┏━━

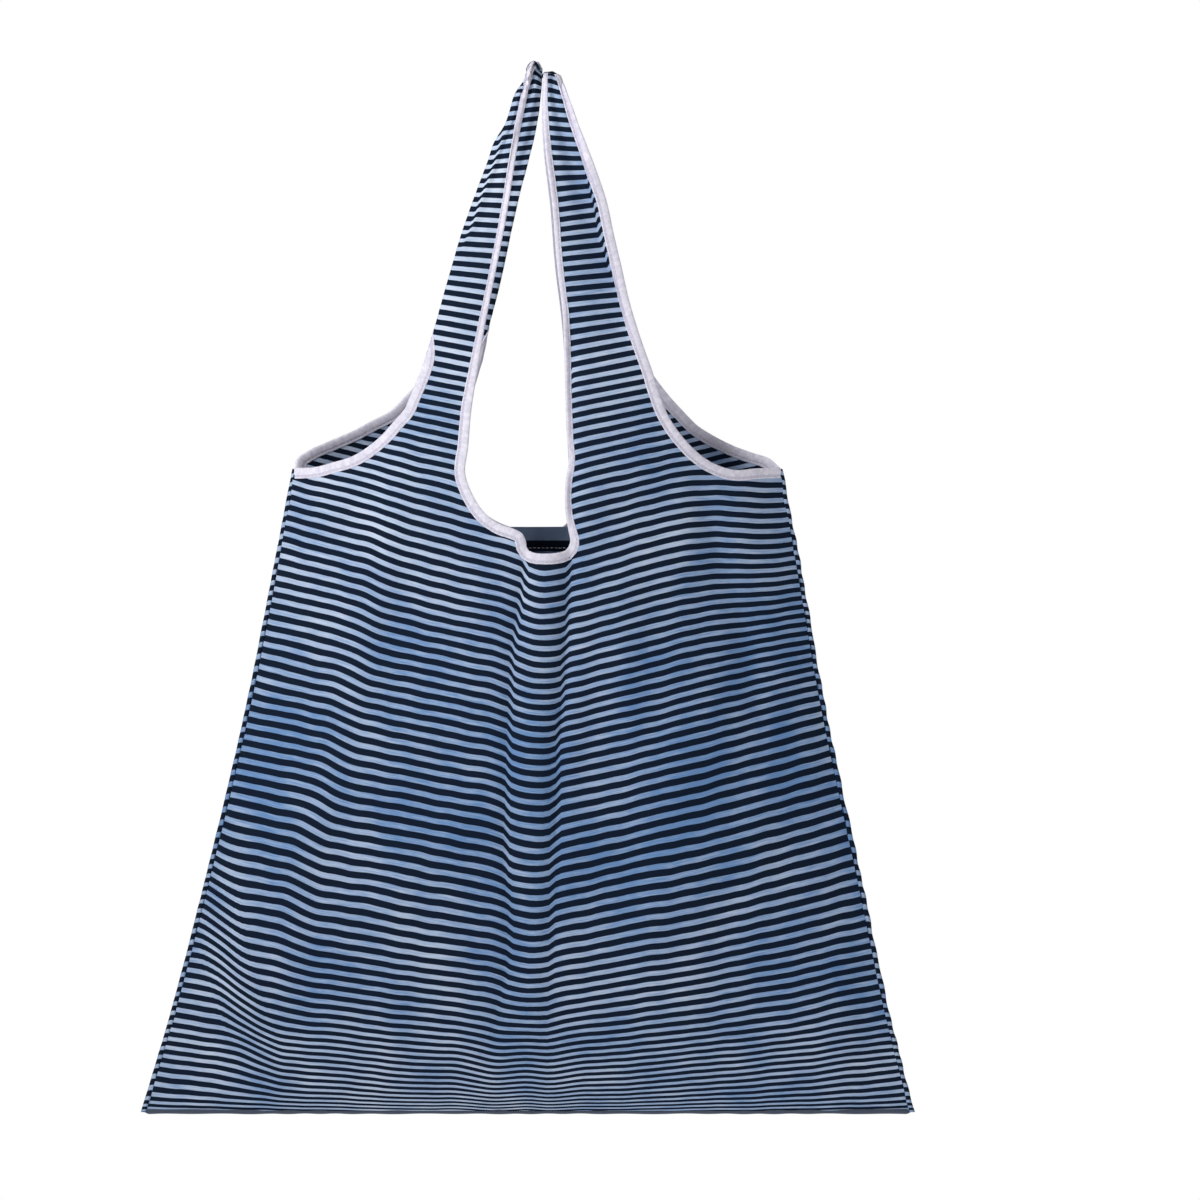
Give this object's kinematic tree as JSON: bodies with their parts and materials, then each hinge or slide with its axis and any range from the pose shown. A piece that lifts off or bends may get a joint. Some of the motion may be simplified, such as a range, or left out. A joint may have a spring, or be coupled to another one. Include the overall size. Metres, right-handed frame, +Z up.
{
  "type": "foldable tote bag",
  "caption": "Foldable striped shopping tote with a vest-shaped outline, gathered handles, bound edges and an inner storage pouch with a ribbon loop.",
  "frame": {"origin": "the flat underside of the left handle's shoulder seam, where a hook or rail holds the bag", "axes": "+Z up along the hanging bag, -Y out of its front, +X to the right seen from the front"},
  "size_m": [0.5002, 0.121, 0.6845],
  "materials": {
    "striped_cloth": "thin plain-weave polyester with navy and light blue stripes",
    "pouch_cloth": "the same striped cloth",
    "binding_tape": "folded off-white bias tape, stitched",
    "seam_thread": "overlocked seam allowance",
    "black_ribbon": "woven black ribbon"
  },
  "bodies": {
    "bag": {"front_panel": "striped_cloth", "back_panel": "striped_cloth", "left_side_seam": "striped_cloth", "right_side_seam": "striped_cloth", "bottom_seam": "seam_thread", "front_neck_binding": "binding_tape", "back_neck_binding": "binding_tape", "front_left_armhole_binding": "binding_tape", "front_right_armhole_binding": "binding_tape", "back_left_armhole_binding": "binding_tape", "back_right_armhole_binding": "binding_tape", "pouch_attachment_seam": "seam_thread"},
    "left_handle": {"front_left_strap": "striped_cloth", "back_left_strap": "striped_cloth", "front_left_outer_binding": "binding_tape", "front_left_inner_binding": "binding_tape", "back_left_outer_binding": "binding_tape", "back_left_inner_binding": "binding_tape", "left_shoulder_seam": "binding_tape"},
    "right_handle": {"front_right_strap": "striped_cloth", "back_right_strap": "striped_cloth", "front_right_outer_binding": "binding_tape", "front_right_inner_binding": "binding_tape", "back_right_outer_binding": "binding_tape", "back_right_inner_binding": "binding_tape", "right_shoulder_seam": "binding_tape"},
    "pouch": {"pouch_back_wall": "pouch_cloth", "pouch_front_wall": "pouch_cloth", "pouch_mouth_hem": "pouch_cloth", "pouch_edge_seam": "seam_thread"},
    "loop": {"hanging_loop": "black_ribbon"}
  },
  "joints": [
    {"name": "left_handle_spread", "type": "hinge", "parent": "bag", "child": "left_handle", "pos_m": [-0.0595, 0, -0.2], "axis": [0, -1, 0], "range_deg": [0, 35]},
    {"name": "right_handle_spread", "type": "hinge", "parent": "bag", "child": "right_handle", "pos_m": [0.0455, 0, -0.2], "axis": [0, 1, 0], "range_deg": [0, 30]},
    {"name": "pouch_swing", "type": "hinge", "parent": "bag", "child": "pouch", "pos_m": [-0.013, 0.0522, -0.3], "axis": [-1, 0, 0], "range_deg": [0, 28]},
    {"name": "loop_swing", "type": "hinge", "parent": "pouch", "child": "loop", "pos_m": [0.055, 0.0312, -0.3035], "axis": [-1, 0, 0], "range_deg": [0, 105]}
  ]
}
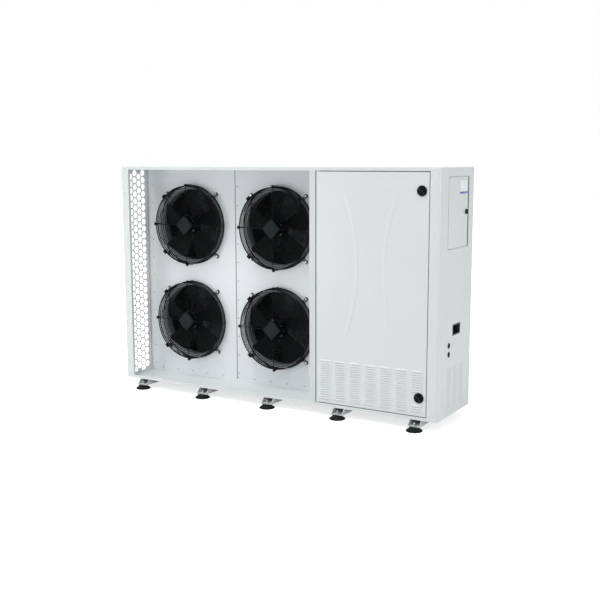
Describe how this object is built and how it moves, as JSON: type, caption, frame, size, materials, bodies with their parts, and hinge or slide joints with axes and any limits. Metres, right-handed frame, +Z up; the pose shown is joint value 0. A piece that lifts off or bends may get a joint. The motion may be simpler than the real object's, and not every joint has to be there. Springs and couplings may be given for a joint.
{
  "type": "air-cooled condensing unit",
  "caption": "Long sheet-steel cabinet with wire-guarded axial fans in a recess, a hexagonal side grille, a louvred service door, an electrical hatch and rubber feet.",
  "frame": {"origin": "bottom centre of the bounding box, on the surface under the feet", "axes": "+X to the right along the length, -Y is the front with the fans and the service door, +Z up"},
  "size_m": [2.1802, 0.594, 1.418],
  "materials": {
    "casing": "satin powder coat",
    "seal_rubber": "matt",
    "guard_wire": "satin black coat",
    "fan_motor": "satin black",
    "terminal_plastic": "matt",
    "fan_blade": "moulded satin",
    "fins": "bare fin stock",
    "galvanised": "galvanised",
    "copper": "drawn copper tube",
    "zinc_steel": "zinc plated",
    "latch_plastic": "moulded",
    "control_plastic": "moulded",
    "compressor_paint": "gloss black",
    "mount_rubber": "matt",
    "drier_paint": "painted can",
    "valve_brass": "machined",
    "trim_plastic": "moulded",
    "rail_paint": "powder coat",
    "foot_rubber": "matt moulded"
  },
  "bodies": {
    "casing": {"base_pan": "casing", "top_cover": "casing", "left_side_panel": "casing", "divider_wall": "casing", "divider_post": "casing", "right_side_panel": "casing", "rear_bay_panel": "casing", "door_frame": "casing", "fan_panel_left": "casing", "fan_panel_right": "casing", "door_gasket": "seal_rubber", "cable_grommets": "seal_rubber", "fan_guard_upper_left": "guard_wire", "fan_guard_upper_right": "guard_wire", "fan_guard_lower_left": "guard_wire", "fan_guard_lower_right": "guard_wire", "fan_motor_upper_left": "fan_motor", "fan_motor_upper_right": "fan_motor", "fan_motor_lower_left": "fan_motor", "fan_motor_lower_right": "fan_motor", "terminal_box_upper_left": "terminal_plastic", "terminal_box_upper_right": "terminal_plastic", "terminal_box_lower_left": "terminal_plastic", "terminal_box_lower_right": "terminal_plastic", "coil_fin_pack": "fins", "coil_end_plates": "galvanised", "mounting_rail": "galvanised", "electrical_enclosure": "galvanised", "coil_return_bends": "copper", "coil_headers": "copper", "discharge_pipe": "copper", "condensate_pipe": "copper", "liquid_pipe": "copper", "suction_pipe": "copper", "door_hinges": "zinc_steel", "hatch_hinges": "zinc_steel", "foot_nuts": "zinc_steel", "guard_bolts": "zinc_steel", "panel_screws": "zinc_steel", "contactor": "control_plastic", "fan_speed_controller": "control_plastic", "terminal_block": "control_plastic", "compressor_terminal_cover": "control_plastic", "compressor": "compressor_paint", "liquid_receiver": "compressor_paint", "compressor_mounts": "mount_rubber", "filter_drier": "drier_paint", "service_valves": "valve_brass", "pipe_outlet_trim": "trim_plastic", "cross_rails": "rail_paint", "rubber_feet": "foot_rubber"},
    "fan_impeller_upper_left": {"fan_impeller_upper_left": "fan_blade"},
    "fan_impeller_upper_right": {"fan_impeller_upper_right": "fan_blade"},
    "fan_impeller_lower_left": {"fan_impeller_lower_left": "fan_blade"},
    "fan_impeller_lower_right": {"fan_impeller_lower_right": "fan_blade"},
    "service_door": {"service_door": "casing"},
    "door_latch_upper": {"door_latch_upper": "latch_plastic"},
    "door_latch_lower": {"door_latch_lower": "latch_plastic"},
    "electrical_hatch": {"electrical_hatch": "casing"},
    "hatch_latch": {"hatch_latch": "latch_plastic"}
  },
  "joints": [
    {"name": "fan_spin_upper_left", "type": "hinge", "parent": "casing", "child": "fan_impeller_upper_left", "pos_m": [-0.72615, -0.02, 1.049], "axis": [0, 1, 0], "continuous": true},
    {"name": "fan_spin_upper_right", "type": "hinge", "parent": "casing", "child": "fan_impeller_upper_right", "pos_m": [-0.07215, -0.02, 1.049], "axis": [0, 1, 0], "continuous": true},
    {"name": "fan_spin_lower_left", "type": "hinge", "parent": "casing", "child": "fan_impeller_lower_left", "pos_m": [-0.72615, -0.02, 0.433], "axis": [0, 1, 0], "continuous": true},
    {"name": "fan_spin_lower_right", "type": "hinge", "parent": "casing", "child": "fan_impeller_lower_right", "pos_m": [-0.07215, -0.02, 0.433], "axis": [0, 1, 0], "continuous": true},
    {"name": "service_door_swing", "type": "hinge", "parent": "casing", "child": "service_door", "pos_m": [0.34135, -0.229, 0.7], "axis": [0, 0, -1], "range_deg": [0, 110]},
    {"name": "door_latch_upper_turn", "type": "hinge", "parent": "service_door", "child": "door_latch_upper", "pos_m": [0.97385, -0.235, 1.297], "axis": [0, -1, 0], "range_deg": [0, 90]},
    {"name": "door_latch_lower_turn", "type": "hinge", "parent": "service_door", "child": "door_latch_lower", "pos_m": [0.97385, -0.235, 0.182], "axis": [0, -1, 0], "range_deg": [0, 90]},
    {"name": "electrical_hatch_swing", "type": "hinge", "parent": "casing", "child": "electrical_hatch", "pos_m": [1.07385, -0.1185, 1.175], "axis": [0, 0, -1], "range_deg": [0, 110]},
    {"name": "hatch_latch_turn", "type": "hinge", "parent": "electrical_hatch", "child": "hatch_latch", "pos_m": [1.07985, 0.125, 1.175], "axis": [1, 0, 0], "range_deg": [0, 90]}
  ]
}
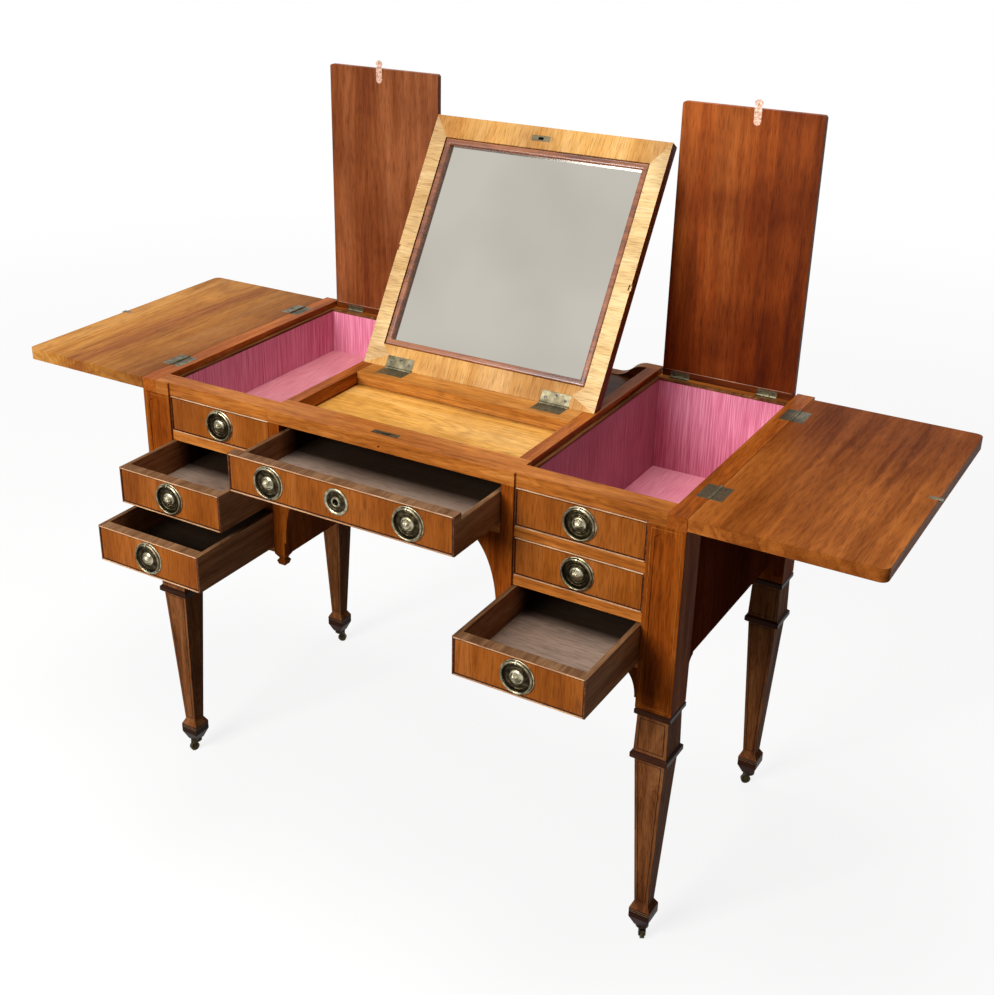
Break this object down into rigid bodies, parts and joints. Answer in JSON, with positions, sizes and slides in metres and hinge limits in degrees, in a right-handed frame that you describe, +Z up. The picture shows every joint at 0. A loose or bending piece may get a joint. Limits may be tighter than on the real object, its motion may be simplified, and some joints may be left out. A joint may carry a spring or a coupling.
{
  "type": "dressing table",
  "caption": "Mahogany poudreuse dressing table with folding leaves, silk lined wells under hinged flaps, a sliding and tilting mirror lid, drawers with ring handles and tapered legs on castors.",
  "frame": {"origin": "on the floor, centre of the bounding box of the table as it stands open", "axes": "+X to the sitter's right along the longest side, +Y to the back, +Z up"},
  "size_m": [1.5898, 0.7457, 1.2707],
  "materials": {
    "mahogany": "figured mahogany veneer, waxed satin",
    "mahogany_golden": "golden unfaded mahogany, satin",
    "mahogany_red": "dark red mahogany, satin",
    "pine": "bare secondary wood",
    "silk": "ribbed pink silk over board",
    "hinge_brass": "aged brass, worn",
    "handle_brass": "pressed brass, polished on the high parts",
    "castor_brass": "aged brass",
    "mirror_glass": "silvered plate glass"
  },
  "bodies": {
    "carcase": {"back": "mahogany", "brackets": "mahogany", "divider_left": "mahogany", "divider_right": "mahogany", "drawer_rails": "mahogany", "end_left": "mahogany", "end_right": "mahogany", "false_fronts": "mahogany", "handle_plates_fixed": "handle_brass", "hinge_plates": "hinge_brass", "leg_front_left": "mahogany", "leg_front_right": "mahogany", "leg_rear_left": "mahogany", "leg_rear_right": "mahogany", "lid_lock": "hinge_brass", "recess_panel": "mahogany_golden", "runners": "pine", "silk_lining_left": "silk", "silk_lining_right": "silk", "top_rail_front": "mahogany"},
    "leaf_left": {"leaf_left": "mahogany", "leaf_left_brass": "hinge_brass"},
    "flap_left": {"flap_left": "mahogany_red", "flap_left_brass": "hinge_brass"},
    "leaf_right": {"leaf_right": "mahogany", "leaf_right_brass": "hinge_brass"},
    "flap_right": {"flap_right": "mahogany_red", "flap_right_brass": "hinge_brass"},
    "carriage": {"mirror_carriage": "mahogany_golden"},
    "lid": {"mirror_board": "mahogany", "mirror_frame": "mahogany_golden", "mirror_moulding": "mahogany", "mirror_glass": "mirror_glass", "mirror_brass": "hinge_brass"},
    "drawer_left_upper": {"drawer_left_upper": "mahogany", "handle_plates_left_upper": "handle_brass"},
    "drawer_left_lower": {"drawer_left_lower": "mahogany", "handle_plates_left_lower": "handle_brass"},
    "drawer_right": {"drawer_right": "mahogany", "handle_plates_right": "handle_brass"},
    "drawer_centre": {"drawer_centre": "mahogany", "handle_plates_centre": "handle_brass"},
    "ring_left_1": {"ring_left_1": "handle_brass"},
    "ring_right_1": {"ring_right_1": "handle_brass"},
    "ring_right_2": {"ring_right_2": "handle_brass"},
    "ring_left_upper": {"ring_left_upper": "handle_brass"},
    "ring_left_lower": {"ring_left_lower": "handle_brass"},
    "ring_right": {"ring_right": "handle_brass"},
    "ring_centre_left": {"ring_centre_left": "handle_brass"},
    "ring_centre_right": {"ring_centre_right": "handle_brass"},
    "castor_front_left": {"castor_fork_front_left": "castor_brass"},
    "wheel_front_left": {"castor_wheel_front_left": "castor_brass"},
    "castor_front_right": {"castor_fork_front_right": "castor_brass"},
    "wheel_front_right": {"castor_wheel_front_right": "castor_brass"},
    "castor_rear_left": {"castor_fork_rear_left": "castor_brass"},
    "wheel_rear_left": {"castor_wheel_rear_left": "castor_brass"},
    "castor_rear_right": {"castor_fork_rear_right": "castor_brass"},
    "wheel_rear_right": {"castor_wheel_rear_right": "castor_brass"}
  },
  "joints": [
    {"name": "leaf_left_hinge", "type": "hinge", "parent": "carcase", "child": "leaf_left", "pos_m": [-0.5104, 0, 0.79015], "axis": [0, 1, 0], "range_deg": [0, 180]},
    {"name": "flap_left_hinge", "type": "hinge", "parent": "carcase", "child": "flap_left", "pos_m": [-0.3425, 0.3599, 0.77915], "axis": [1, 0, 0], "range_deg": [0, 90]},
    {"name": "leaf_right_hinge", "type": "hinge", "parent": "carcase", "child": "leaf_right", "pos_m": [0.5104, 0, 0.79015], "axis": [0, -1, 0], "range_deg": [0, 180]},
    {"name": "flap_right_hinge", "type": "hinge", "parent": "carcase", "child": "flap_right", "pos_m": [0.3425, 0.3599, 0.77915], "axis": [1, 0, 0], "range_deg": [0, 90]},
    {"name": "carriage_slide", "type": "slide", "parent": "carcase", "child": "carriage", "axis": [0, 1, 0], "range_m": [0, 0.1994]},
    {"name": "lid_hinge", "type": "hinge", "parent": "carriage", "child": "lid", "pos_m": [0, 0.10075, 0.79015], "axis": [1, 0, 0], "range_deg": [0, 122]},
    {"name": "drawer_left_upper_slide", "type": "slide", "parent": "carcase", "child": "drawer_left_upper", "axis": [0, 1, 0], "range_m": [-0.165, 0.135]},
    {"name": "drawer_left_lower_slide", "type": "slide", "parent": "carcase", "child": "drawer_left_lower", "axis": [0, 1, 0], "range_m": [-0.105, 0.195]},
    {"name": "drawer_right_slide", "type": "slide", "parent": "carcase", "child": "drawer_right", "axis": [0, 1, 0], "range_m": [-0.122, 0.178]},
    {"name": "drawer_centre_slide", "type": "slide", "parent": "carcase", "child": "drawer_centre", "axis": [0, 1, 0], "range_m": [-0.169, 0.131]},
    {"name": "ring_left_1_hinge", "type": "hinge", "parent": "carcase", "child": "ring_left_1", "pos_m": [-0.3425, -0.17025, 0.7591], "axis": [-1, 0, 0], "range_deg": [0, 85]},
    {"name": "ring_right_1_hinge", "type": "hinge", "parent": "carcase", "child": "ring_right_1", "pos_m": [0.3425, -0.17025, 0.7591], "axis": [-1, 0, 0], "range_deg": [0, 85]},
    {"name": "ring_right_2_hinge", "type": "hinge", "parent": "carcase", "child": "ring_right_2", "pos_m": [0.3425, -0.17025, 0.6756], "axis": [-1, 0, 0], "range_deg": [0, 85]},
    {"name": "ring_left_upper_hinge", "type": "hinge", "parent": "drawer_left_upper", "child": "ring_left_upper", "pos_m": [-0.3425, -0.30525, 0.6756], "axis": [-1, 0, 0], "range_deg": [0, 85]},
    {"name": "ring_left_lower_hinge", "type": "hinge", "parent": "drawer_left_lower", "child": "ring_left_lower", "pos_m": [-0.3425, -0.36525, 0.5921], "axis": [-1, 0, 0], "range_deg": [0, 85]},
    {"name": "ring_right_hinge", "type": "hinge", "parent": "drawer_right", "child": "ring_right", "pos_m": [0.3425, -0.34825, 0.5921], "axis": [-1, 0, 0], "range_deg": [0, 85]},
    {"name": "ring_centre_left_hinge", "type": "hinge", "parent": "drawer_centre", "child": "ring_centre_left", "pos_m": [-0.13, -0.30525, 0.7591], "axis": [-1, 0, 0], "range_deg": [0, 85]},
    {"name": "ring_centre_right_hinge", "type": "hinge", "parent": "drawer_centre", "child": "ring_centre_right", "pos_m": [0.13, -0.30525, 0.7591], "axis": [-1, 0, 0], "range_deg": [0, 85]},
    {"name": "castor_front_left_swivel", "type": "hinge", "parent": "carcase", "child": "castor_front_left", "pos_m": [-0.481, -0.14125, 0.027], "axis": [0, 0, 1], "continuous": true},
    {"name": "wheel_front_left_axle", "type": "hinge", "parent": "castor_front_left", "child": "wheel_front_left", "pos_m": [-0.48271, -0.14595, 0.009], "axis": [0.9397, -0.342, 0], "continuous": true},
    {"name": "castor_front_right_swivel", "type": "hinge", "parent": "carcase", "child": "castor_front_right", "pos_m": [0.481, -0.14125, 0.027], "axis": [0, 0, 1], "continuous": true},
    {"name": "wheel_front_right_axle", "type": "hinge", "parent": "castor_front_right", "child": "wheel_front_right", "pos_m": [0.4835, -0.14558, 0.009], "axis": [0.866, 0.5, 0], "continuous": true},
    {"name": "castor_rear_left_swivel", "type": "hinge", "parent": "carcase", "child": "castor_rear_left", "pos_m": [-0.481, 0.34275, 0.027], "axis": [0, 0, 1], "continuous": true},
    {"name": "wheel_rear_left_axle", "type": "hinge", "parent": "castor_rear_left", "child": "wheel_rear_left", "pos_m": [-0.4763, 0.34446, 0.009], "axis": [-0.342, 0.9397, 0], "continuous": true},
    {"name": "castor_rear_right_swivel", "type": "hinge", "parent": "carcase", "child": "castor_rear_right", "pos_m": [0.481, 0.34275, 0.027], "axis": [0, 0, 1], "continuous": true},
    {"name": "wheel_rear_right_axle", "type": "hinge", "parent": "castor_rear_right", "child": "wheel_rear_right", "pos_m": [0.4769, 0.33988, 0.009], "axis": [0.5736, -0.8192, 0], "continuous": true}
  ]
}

┗━━

* _TASK STATEMENT_: Copy out every line in the entries above that holds "object".

* _OUTPUT BELOW_:
Give this object's kinematic tree as JSON: bodies with their parts and materials, then each hinge or slide with its axis and any range from the pose shown. A piece that lifts off or bends may get a joint. Some of the motion may be simplified, such as a range, or left out. A joint may have a spring, or be coupled to another one. Include the overall size. Metres, right-handed frame, +Z up.
Describe how this object is built and how it moves, as JSON: type, caption, frame, size, materials, bodies with their parts, and hinge or slide joints with axes and any limits. Metres, right-handed frame, +Z up; the pose shown is joint value 0. A piece that lifts off or bends may get a joint. The motion may be simpler than the real object's, and not every joint has to be there. Springs and couplings may be given for a joint.
Break this object down into rigid bodies, parts and joints. Answer in JSON, with positions, sizes and slides in metres and hinge limits in degrees, in a right-handed frame that you describe, +Z up. The picture shows every joint at 0. A loose or bending piece may get a joint. Limits may be tighter than on the real object, its motion may be simplified, and some joints may be left out. A joint may carry a spring or a coupling.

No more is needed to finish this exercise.